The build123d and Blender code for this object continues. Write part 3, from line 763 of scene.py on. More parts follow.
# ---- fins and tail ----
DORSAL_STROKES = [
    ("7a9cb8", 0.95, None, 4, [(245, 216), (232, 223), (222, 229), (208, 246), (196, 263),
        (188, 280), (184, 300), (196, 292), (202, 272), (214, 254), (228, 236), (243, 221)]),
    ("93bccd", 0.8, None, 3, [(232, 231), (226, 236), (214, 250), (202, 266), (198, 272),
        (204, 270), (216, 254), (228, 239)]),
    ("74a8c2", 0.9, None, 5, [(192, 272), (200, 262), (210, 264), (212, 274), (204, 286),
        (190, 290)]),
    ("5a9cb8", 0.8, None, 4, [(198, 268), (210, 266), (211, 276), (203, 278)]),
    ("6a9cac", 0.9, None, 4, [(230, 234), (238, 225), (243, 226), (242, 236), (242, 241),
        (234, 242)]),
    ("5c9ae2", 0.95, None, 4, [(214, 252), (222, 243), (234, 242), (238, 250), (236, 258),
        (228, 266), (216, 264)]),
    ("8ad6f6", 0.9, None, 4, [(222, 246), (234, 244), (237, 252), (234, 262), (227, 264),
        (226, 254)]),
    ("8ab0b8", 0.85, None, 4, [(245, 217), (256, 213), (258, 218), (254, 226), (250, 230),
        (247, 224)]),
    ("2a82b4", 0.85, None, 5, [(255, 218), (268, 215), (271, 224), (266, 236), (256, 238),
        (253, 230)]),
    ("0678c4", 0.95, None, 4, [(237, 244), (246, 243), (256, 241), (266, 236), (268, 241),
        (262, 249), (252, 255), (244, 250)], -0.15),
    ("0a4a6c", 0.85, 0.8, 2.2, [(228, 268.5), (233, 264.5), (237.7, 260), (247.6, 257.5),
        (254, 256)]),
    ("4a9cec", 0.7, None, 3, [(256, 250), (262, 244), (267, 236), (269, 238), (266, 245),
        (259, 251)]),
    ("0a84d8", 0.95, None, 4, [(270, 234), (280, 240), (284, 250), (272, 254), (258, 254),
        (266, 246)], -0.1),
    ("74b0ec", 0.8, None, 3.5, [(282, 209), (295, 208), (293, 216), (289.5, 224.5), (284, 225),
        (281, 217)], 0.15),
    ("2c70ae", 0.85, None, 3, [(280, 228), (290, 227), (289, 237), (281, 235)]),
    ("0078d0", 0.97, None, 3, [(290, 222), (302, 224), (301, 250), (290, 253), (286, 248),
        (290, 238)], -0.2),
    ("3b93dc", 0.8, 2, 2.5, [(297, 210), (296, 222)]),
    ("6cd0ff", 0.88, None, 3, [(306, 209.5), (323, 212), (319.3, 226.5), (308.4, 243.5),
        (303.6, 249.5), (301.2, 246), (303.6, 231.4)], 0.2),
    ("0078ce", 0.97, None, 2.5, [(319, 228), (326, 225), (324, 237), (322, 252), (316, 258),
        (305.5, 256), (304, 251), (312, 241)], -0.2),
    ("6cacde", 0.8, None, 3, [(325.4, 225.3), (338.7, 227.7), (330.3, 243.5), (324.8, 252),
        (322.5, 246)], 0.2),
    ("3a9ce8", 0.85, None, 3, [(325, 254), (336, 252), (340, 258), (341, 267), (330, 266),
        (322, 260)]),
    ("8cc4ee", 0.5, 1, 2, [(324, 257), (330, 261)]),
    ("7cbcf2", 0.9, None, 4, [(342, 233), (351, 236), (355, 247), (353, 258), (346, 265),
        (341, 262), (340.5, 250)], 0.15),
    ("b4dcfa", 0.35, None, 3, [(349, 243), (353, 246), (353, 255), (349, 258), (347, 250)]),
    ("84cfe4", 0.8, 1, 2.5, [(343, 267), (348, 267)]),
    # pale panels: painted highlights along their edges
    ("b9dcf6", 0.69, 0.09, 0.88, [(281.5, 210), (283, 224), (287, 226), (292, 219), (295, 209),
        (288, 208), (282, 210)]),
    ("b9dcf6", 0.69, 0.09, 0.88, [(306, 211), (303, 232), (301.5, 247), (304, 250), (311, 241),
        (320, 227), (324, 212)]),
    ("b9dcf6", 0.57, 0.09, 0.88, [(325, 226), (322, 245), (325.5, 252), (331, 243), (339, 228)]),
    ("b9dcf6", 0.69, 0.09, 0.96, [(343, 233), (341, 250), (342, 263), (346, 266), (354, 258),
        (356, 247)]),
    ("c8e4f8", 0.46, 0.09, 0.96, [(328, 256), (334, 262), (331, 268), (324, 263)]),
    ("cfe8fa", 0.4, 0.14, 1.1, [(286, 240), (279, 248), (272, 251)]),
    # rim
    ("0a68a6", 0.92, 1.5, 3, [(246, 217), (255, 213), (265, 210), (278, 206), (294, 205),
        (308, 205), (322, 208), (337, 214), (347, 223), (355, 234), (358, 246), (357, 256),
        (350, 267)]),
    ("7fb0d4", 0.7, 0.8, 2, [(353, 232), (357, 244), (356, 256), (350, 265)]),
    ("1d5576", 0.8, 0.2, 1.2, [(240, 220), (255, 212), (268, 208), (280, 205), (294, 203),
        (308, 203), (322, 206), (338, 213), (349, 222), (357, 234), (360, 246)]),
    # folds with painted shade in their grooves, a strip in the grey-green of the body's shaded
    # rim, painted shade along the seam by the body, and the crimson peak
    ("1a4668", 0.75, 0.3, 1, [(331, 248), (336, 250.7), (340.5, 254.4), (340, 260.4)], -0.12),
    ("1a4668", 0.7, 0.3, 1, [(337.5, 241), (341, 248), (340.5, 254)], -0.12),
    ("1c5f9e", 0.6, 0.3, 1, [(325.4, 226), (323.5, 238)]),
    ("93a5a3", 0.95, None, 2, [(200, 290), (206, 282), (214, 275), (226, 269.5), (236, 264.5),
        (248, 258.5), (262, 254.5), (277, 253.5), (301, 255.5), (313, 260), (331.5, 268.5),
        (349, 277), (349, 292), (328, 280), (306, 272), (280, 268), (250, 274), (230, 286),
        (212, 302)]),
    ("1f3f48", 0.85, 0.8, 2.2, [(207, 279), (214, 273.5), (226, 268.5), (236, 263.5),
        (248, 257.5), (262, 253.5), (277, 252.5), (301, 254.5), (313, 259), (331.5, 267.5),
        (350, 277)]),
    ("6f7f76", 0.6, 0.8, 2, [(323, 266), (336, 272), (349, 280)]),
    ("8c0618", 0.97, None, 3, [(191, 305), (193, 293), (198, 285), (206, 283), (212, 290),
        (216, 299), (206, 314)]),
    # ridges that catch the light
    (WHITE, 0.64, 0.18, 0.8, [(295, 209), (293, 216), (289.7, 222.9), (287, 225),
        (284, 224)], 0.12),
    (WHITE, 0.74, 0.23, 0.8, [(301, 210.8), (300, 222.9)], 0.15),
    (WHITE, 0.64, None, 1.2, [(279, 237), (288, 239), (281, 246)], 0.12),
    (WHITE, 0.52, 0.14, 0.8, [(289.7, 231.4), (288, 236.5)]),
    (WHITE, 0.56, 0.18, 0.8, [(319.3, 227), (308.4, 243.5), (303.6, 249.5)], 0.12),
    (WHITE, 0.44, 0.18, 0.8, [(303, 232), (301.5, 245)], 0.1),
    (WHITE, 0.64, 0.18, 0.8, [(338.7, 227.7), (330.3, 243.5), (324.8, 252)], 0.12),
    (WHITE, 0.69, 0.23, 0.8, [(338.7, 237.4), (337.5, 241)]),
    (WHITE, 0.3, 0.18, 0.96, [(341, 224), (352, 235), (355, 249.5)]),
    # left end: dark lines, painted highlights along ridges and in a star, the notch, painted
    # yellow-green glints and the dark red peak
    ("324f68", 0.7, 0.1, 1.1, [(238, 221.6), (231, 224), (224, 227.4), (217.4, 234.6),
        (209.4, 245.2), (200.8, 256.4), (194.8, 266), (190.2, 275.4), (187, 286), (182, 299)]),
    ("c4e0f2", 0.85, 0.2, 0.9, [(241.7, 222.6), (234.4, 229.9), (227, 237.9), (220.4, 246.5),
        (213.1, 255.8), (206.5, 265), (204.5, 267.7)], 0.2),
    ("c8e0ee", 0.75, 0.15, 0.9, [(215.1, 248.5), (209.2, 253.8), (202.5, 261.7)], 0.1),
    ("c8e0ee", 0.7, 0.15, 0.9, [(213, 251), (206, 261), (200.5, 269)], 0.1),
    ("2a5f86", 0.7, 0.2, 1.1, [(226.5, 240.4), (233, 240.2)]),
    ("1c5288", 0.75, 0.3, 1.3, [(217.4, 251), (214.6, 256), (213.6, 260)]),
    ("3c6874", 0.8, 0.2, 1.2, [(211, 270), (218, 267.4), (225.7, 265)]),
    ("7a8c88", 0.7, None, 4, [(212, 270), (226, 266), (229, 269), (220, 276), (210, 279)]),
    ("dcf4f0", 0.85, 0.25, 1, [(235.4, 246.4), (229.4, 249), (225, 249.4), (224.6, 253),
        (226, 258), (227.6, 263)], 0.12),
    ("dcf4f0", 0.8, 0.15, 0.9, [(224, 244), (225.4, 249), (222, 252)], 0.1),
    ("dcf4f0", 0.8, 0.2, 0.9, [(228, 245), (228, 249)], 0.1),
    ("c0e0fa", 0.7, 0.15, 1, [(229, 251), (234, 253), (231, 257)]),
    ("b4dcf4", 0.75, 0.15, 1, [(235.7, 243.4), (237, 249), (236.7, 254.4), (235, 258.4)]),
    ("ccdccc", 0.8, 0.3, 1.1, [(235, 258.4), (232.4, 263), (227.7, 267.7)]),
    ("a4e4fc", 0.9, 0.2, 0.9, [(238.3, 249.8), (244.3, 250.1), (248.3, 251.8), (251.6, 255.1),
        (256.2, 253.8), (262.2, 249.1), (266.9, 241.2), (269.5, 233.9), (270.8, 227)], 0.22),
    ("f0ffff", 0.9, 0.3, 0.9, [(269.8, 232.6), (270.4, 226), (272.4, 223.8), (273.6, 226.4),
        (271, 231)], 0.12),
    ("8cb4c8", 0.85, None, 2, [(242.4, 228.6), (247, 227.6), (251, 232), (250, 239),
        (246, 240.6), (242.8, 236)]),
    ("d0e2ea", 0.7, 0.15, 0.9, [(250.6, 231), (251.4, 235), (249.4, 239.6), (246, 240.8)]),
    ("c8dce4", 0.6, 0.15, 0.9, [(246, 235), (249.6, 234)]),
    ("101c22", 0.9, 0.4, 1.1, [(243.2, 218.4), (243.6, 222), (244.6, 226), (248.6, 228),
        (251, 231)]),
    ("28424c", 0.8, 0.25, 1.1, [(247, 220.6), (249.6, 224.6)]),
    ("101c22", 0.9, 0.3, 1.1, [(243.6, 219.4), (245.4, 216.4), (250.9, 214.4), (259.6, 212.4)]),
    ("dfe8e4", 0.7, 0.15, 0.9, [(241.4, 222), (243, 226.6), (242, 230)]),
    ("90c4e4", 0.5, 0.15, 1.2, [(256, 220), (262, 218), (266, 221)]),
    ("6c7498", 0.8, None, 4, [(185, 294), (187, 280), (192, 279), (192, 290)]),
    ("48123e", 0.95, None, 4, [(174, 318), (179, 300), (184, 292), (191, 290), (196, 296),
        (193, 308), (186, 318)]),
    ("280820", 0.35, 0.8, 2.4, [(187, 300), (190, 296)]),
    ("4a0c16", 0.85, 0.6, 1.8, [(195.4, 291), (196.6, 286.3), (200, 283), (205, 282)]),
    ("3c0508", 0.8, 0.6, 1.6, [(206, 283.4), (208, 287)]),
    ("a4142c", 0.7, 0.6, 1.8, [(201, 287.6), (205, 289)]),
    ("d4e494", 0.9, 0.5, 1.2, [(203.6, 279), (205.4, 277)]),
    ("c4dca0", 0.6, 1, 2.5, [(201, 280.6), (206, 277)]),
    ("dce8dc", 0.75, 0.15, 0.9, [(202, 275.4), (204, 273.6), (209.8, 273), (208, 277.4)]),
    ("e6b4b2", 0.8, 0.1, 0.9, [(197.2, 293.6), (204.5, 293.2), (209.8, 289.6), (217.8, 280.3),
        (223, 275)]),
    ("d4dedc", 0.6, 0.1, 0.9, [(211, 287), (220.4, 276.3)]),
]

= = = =

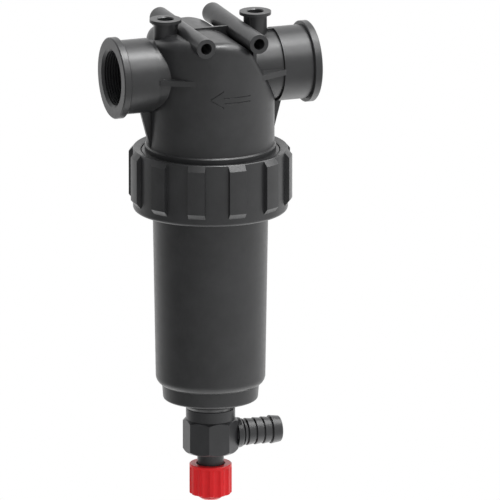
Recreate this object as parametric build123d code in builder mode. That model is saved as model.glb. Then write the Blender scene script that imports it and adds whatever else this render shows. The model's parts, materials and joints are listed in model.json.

= = = =

[Job]:
Scan the material above for the string "code" and return the lines that hold it.

[Written reply]:
The build123d and Blender code for this object continues. Write part 3, from line 763 of scene.py on. More parts follow.
Recreate this object as parametric build123d code in builder mode. That model is saved as model.glb. Then write the Blender scene script that imports it and adds whatever else this render shows. The model's parts, materials and joints are listed in model.json.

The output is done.